Copy exactly the lines from the one containing "clear_scene()" through the one containing "bpy.data.objects.remove(obj)", both included, and nothing else.

═════ PROVIDED MATERIAL

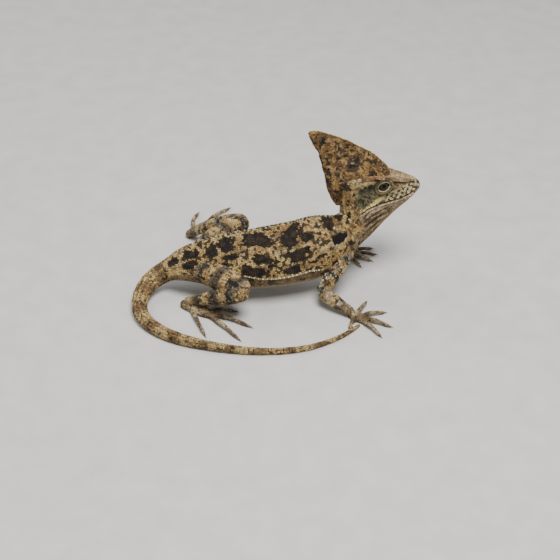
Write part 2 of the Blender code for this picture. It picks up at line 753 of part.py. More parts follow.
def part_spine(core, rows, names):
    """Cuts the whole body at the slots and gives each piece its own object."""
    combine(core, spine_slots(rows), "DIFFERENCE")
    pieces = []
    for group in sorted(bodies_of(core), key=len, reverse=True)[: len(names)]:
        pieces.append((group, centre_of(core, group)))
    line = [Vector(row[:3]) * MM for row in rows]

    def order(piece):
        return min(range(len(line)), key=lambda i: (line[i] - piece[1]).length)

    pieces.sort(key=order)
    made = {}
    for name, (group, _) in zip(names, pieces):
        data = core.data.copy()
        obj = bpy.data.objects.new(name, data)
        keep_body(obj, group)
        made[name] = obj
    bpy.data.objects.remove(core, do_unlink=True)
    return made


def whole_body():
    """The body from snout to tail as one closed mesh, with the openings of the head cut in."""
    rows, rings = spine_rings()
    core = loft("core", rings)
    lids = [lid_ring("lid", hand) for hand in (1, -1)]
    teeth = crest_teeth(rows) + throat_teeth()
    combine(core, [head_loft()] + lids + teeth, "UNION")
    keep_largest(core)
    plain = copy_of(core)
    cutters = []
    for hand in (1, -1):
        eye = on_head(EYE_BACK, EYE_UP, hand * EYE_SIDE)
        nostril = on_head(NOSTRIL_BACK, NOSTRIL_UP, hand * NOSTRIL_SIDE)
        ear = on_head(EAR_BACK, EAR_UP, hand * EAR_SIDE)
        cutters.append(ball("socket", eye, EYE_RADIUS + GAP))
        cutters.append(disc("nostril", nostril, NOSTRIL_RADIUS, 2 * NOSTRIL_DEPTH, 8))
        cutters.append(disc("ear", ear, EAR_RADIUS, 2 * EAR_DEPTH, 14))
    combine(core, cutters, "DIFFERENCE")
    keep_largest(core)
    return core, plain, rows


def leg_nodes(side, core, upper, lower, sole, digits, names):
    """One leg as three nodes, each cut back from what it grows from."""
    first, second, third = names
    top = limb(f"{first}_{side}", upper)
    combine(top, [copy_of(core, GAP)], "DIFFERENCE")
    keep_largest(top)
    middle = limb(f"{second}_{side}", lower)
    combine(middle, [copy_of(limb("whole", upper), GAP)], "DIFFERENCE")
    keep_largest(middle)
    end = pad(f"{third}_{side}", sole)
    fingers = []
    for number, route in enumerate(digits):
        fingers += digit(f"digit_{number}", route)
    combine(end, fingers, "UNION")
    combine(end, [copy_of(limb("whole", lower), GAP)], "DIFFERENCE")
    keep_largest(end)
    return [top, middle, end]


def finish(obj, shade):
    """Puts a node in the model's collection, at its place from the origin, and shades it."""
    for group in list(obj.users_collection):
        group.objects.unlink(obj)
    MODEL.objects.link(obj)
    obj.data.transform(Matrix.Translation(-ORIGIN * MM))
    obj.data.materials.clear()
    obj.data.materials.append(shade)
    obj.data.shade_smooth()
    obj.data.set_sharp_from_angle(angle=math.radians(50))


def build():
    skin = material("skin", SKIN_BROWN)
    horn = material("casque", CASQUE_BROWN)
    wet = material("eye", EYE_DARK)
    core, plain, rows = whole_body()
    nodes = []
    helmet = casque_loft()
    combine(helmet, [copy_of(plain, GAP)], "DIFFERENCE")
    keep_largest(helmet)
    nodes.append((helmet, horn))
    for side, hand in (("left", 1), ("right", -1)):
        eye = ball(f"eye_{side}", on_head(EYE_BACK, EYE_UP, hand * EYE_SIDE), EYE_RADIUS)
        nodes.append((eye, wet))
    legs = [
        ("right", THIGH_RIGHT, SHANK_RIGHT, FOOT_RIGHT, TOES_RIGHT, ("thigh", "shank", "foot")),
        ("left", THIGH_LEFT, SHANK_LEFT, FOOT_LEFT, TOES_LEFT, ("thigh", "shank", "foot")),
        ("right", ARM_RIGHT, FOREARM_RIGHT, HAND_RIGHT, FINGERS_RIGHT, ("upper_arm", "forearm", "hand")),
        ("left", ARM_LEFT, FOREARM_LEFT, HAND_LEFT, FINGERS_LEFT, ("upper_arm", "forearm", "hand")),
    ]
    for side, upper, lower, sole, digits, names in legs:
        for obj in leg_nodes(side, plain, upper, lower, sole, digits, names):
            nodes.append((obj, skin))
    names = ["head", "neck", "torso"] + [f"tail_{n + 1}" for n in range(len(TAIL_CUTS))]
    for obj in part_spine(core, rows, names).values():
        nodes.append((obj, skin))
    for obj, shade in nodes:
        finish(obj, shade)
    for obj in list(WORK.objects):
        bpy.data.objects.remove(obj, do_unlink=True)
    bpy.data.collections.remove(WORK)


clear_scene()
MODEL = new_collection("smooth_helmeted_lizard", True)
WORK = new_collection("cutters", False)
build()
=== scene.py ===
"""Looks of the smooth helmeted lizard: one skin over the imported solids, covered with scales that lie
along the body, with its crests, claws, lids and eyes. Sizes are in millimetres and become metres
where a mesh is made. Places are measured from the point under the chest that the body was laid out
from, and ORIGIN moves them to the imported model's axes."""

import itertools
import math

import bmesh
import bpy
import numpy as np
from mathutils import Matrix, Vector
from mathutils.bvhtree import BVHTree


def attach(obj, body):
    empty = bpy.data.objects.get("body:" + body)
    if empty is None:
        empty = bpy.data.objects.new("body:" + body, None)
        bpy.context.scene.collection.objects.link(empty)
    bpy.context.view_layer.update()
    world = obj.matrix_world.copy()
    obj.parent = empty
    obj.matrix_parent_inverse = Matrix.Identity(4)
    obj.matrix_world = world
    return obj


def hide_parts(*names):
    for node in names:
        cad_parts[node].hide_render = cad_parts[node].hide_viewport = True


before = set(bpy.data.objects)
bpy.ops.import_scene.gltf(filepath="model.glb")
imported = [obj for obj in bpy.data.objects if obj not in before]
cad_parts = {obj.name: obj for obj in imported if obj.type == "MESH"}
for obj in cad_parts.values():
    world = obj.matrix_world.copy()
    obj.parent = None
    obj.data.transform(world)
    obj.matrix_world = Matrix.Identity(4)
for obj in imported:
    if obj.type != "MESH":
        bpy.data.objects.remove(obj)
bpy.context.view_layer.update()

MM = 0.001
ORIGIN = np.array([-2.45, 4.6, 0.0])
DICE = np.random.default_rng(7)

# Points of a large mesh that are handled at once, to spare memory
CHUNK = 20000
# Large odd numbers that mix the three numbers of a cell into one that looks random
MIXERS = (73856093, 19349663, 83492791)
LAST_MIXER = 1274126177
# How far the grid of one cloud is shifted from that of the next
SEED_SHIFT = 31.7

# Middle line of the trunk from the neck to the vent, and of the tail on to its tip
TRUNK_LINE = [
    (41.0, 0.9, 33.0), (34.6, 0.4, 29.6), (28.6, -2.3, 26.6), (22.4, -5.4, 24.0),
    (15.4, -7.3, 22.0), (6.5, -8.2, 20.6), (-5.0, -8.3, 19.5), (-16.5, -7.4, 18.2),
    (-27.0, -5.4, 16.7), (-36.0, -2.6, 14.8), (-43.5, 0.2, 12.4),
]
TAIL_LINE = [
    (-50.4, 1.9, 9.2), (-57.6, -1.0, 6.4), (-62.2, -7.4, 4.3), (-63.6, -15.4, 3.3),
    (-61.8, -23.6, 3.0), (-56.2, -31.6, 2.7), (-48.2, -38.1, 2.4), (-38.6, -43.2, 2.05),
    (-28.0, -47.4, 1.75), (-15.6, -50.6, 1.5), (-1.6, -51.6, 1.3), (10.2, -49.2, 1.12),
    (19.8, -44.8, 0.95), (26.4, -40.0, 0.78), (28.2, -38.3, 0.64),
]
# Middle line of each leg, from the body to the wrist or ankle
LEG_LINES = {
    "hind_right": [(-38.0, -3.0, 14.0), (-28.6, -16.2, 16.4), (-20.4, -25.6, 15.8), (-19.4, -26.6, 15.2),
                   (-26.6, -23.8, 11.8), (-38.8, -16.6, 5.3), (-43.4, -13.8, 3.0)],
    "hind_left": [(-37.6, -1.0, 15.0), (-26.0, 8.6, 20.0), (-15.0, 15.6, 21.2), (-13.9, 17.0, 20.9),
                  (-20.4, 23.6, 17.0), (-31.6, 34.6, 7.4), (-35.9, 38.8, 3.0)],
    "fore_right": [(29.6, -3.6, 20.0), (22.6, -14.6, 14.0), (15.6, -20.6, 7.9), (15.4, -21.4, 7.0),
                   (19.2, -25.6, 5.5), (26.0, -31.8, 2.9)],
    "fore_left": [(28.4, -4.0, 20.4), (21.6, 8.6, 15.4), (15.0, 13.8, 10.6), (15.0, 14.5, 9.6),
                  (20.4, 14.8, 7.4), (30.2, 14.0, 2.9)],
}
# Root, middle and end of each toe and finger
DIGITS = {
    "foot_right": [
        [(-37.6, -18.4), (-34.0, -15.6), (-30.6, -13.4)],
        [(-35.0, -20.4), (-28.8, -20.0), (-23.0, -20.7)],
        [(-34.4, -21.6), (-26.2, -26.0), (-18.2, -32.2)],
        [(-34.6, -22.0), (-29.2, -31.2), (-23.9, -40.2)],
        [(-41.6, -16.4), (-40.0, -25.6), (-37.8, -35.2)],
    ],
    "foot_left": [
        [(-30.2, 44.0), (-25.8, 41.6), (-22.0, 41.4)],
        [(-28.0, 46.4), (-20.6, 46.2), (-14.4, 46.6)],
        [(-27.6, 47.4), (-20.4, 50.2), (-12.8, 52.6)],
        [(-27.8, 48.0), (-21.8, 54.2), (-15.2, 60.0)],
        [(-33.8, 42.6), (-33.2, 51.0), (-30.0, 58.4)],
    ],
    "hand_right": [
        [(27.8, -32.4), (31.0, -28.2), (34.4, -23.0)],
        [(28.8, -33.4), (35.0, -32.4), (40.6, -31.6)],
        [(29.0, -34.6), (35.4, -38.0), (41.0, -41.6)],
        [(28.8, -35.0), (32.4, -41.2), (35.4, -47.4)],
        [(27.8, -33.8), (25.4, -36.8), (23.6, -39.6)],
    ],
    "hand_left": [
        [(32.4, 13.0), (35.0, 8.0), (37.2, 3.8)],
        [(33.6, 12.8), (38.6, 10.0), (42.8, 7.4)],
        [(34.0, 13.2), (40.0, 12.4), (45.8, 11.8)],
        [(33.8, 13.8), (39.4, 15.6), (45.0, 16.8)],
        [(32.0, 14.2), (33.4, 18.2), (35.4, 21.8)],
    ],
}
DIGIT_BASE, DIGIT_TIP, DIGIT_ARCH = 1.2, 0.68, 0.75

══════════

### [OUTPUT OF THE TASK]
clear_scene()
MODEL = new_collection("smooth_helmeted_lizard", True)
WORK = new_collection("cutters", False)
build()
=== scene.py ===
"""Looks of the smooth helmeted lizard: one skin over the imported solids, covered with scales that lie
along the body, with its crests, claws, lids and eyes. Sizes are in millimetres and become metres
where a mesh is made. Places are measured from the point under the chest that the body was laid out
from, and ORIGIN moves them to the imported model's axes."""

import itertools
import math

import bmesh
import bpy
import numpy as np
from mathutils import Matrix, Vector
from mathutils.bvhtree import BVHTree


def attach(obj, body):
    empty = bpy.data.objects.get("body:" + body)
    if empty is None:
        empty = bpy.data.objects.new("body:" + body, None)
        bpy.context.scene.collection.objects.link(empty)
    bpy.context.view_layer.update()
    world = obj.matrix_world.copy()
    obj.parent = empty
    obj.matrix_parent_inverse = Matrix.Identity(4)
    obj.matrix_world = world
    return obj


def hide_parts(*names):
    for node in names:
        cad_parts[node].hide_render = cad_parts[node].hide_viewport = True


before = set(bpy.data.objects)
bpy.ops.import_scene.gltf(filepath="model.glb")
imported = [obj for obj in bpy.data.objects if obj not in before]
cad_parts = {obj.name: obj for obj in imported if obj.type == "MESH"}
for obj in cad_parts.values():
    world = obj.matrix_world.copy()
    obj.parent = None
    obj.data.transform(world)
    obj.matrix_world = Matrix.Identity(4)
for obj in imported:
    if obj.type != "MESH":
        bpy.data.objects.remove(obj)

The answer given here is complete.